Die wirtschaftlich mächtige Bundesrepublik stieß auf eine zumindest im Spitzensport überlegene
DDR, die sich mit ihrer Hymne bei den allfälligen Siegerehrungen in Szene zu setzen wusste. Aus den Niederlagen
erwuchs in der Bundesrepublik wiederum ein Zwang zur Rationalisierung der punktuellen Unterlegenheit: Die schwer
erreichbaren Kirschen des Erfolgs mussten bitter sein. Auch aufklärerische Versatzstücke mischten
sich in das Ressentiment: Wer so auf hymnische Erhebung aus war wie der Gegner, bei dem musste etwas im Argen
liegen und überhaupt sei das Spiel hier zu sehr mit dem Ernst vermengt.
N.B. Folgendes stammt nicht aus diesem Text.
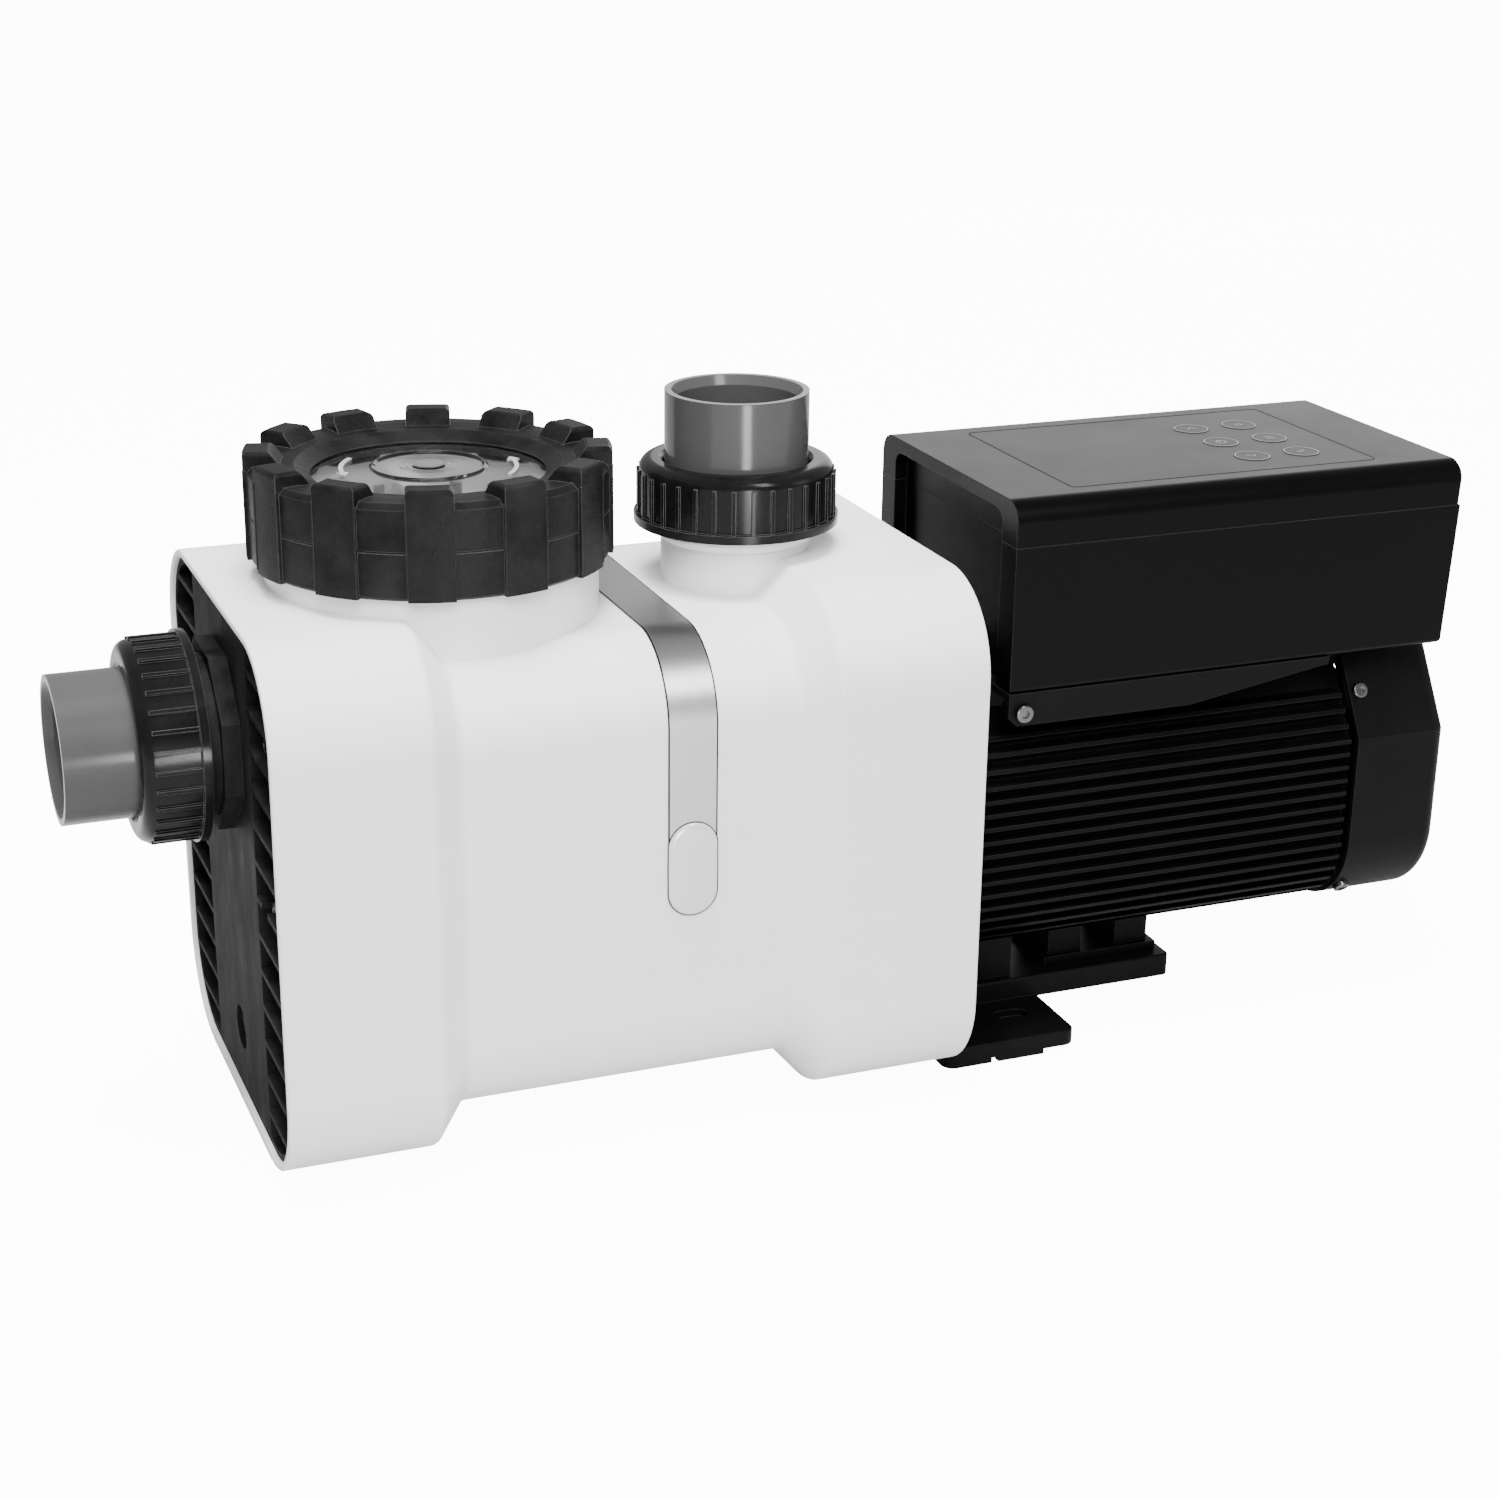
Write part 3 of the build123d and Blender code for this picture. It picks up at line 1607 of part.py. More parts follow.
def inverter_lid():
    """Lid of the control box with the foil's recess and the key wells."""
    lid = box_body(box_seam, box_top, 0.0)
    long_edges = lid.edges().filter_by(Axis.X).group_by(Axis.Z)[-1]
    lid = fillet(long_edges, box_corner)
    right_edge = lid.faces().sort_by(Axis.X)[-1].edges().sort_by(Axis.Z)[-1]
    lid = chamfer(right_edge, box_end_chamfer)
    lid -= hood_recess()
    lid -= box_body(box_seam - lap, box_top - box_lid_wall, box_side_wall) - hood_zone()
    lid -= Pos(0, 0, box_top - keypad_wall) * extrude(keypad_outline(), keypad_wall + lap)
    depth = key_height - key_proud + key_travel + key_well_spare
    for x, y in key_places():
        lid -= Pos(x, y, box_top) * rod(key_radius + gap, -depth, lap)
    return lid


def keypad():
    """Foil on the lid with a hole for each key."""
    foil = Pos(0, 0, box_top - keypad_wall) * extrude(keypad_outline(), keypad_wall)
    for x, y in key_places():
        foil -= Pos(x, y, box_top) * rod(key_radius + gap, -keypad_wall - lap, lap)
    return foil


def key(x, y):
    """One round key."""
    top = box_top + key_proud
    button = rod(key_radius, top - key_height, top)
    button = chamfer(button.edges().group_by(Axis.Z)[-1], key_chamfer)
    return Pos(x, y, 0) * button


def cable_gland():
    """Cable gland on the box's rear side."""
    plane = Plane(origin=(gland_x, box_half_width, gland_height), z_dir=(0, 1, 0))
    body = rod(gland_radius, -box_wall, gland_nut_wall)
    body += extrude(RegularPolygon(gland_nut_radius, 6), gland_nut_wall)
    body += rod(gland_radius, gland_nut_wall, gland_length)
    body = chamfer(body.edges().group_by(Axis.Z)[-1], gland_chamfer)
    return plane * (body - rod(gland_bore, -box_wall - lap, gland_length + lap))


def bracket_side():
    """Side outline of the bracket: full depth on the left, running out to the right."""
    left = box_left
    turn = left + bracket_length
    end = turn + bracket_slope
    points = Polyline(
        (left, box_bottom),
        (left, bracket_low + bracket_corner),
        (left + bracket_corner, bracket_low),
        (turn, bracket_low),
        (end, box_bottom - bracket_plate_wall),
        (end, box_bottom),
        close=True,
    )
    return Plane.XZ * make_face(points)


def bracket_screw_plane(side):
    """Plane on the outside of a bracket cheek at its screw."""
    origin = (box_left + bracket_screw_x, side * box_half_width, bracket_screw_height)
    return Plane(origin=origin, x_dir=(1, 0, 0), z_dir=(0, side, 0))


def box_bracket():
    """Saddle between motor and box with a cheek on each side."""
    half = box_half_width
    bracket = Pos(0, half, 0) * extrude(bracket_side(), 2 * half, dir=(0, -1, 0))
    inside = half - bracket_side_wall
    floor = box_bottom - bracket_plate_wall
    bracket -= block(box_left - lap, cowl_rear, -inside, inside, 0, floor)
    top = motor_top_half_width
    right = box_left + bracket_length + bracket_slope
    bracket += block(box_left, right, -top, top, motor_top, box_bottom - lap)
    for side in (-1, 1):
        plane = bracket_screw_plane(side)
        bracket += plane * rod(bracket_boss_radius, -bracket_boss_length, -lap)
        bracket -= plane * rod(bracket_screw_radius, lap - bracket_boss_length, lap)
    return bracket


def bracket_screws():
    """Screws in the bracket's cheeks."""
    one = screw(
        bracket_screw_radius,
        bracket_boss_length - 2 * lap,
        bracket_screw_head_radius,
        bracket_screw_head_height,
    )
    return Part() + [bracket_screw_plane(side) * one for side in (-1, 1)]


# ---------------------------------------------------------------- foot


def foot_plan():
    """Plan outline of the foot's cross flange."""
    centre = foot_left + foot_length / 2
    return Pos(centre, 0, 0) * RectangleRounded(foot_length, 2 * foot_half_width, foot_corner)


def base_foot():
    """T-shaped foot with two fixing holes and a beam under the motor."""
    foot = Pos(0, 0, foot_pad_height) * extrude(foot_plan(), foot_top - foot_pad_height)
    foot = fillet(foot.edges().group_by(Axis.Z)[-1], foot_round)
    for side in (-1, 1):
        for x in (foot_left, foot_left + foot_pad_width + foot_pad_gap):
            y0, y1 = sorted((side * foot_half_width * foot_pad_inner_share, side * foot_half_width))
            foot += block(x, x + foot_pad_width, y0, y1, 0, foot_pad_height + lap)
    foot &= extrude(foot_plan(), foot_top)
    post_left = foot_left + foot_post_inset
    post_right = foot_left + foot_post_length
    post = foot_post_half_width
    foot += block(post_left, post_right, -post, post, foot_pad_height, motor_low)
    beam = block(post_left, beam_right, -beam_half_width, beam_half_width, beam_low, beam_top)
    beam = fillet(beam.edges().filter_by(Axis.Z).group_by(Axis.X)[-1], beam_corner)
    foot += fillet(beam.edges().group_by(Axis.Z)[-1], foot_round)
    hollow = beam_half_width - beam_wall
    foot -= block(
        post_right + beam_wall, beam_right - beam_wall, -hollow, hollow, 0, beam_top - beam_wall
    )
    for side in (-1, 1):
        spot = Pos(foot_hole_x, side * foot_hole_y, 0)
        foot -= spot * rod(foot_hole_radius, -lap, foot_top + lap)
        pocket = extrude(SlotOverall(foot_pocket_length, foot_pocket_width), foot_pocket_depth + lap)
        foot -= spot * Pos(0, 0, foot_top - foot_pocket_depth) * pocket
    for x, y in foot_screw_places():
        foot -= Pos(x, y, 0) * rod(foot_screw_radius + gap, -lap, motor_low + lap)
        head = foot_screw_head_radius + foot_screw_head_gap
        foot -= Pos(x, y, 0) * rod(head, -lap, foot_screw_seat)
    return foot


def foot_screws():
    """Screws from below through the foot into the motor's rail."""
    length = foot_screw_grip + foot_screw_depth
    one = screw(foot_screw_radius, length, foot_screw_head_radius, foot_screw_head_height)
    one = Rot(180, 0, 0) * one
    return Part() + [Pos(x, y, foot_screw_seat) * one for x, y in foot_screw_places()]


def motor_saddle():
    """Two blocks on one base between the beam and the motor."""
    half = saddle_half_width
    left = saddle_left - saddle_margin
    right = saddle_left + saddle_pitch + saddle_block_length + saddle_margin
    base = beam_top + saddle_base_wall
    saddle = block(left, right, -half - saddle_margin, half + saddle_margin, beam_top, base)
    for x in (saddle_left, saddle_left + saddle_pitch):
        saddle += block(x, x + saddle_block_length, -half, half, beam_top, motor_low)
    return saddle


# ---------------------------------------------------------------- all pieces

pieces = {
    "cover_hood": cover_hood,
    "cover_tray": cover_tray,
    "trim_strip": trim_strip,
    "badge": badge,
    "strainer_housing": strainer_housing,
    "strainer_foot": strainer_foot,
    "strainer_basket": strainer_basket,
    "lid_o_ring": lid_o_ring,
    "sight_lid": sight_lid,
    "lid_ring": lid_ring,
    "end_panel": end_panel,
    "end_panel_screws": end_panel_screws,
    "drain_plug": drain_plug,
    "drain_o_ring": drain_o_ring,
    "suction_nut": lambda: suction_axis(union_nut()),
    "suction_tail": lambda: suction_axis(union_tail()),
    "suction_o_ring": lambda: suction_axis(union_seal()),
    "discharge_adapter": discharge_adapter,
    "discharge_nut": lambda: discharge_axis(union_nut()),
    "discharge_tail": lambda: discharge_axis(union_tail()),
    "discharge_o_ring": lambda: discharge_axis(union_seal()),
    "pump_casing": pump_casing,
    "inlet_o_ring": inlet_o_ring,
    "diffuser": diffuser,
    "impeller": impeller,
    "seal_rotating": seal_rotating,
    "seal_seat": seal_seat,
    "seal_housing": seal_housing,
    "casing_o_ring": casing_o_ring,
    "casing_bolts": casing_bolts,
    "motor_flange": motor_flange,
    "motor_housing": motor_housing,
    "stator": stator,
    "windings": windings,
    "rotor_core": rotor_core,
    "shaft": shaft,
    "front_bearing": front_bearing,
    "rear_bearing": rear_bearing,
    "slinger": slinger,
    "rear_shield": rear_shield,
    "fan_cowl": fan_cowl,
    "cowl_screws": cowl_screws,
    "fan": fan,
    "inverter_base": inverter_base,
    "inverter_lid": inverter_lid,
    "keypad": keypad,
    "control_board": control_board,
    "cable_gland": cable_gland,
    "box_bracket": box_bracket,
    "bracket_screws": bracket_screws,
    "base_foot": base_foot,
    "foot_screws": foot_screws,
    "motor_saddle": motor_saddle,
}

os.makedirs("parts", exist_ok=True)
to_origin = Pos(-foot_hole_x, 0, 0)
for name, make in pieces.items():
    export_step(to_origin * make(), f"parts/{name}.step")
for number, (key_x, key_y) in enumerate(key_places(), start=1):
    export_step(to_origin * key(key_x, key_y), f"parts/key_{number}.step")
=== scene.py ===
import json
import math
import bpy
from mathutils import Matrix, Vector


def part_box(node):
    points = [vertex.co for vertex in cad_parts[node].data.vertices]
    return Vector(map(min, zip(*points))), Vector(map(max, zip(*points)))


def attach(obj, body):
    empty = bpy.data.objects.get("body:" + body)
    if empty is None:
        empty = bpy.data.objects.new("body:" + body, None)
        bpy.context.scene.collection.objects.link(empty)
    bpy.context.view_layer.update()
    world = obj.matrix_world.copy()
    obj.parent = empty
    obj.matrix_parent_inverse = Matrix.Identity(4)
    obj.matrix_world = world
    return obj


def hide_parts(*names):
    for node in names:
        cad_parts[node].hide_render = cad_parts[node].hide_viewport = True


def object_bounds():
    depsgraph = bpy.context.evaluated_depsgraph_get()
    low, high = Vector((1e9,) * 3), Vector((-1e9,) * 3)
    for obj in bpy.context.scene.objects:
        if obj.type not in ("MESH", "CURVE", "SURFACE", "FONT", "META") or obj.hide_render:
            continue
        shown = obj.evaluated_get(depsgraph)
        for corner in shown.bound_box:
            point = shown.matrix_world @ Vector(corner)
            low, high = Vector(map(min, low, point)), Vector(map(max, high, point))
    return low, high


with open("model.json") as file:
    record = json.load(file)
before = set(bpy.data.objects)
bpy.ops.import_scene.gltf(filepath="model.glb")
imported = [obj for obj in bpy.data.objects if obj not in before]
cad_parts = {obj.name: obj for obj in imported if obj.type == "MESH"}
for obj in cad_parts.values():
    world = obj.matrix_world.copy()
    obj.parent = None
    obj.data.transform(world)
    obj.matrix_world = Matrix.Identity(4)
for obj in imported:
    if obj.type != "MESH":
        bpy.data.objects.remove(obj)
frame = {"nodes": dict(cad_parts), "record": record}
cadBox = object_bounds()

cadNodes = frame["nodes"]


def newGroup(name, inputs, outputs):
    group = bpy.data.node_groups.new(name, "ShaderNodeTree")
    for label, kind, value in inputs:
        socket = group.interface.new_socket(label, in_out="INPUT", socket_type=kind)
        socket.default_value = value
    for label, kind in outputs:
        group.interface.new_socket(label, in_out="OUTPUT", socket_type=kind)
    return group


def addNode(tree, kind, **settings):
    node = tree.nodes.new(kind)
    for key, value in settings.items():
        setattr(node, key, value)
    return node


grainLook = {"fineDetail": 3.0, "cloudDetail": 5.0, "cloudRoughness": 0.62, "cloudRange": (0.3, 0.7)}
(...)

Mit Blick auf das Politische waren die gemeinschaftsstiftenden Potenzen der Musik in Deutschland so Teil einer
Gemengelage, die sich aus problematischem Traditionsbezug, unkritischer Verdrängung, kritischer Distanz,
Ressentiment und Systemkampf ergab. Was eine dezente Darstellungsform eines demokratisch verfassten, liberalen
und pluralistischen Gemeinwesens hätte sein können, wanderte ab in den deutschtümelnden Kitsch
der Heimatmusik oder verblieb im Einzugsbereich eines ewiggestrigen Nationalismus. Die besondere Konstellation
von Musik und Politik hatte dabei auch Auswirkungen bis in die Avantgarde hinein. Schon der strenge Serialismus
der Darmstädter Schule ist bis zu einem gewissen Punkt ein Produkt dieser Situation. Denn der radikale
kompositorische Konstruktivismus, der hier Programm war, impliziert einen denkbar tiefen Bruch mit einer Formensprache
und mit Rezeptionsgewohnheiten, die nicht zureichend gegen ihre politische Verfügbarmachung gewappnet schienen.
Die Avantgarde betreibt einen aporetischen Rückzug aus einer aporetischen Situation. Musik wird zur Sache
von Spezialisten und zur Flaschenpost an einen fernen und unbekannten Adressaten.
Utopische Ausblicke
Die Politisierung des Komponierens in den späten 60er-Jahren erscheint in diesem Szenario wiederum als
eine Gegenbewegung. Sie kritisiert einerseits den hermetischen Abschluss der Neuen Musik, andererseits ist sie
bemüht, die Verdrängungen aufzuarbeiten, die ihn mitverursacht haben. Der utopische Überschuss,
der dabei zum Tragen kam, war das Signum der Zeit. Die Entwicklung im letzten Viertel des 20. Jahrhunderts ist
weniger griffig darstellbar. Sie verläuft in der ganzen Spannbreite zwischen einer Fortführung der
Materialästhetik und der Hinwendung zum hedonistischen Wohlklang.
Immerhin scheint ein wichtiger Zug in der stärkeren Berücksichtigung der Rezipierbarkeit von Neuer
Musik zu liegen. Vielleicht geht mit den veränderten politischen Umständen, die eine Auflösung
der deutschen Neurose allmählich denkbar erscheinen lassen, auch eine weitere Entspannung im
Verhältnis zwischen Neuer Musik und Publikum einher.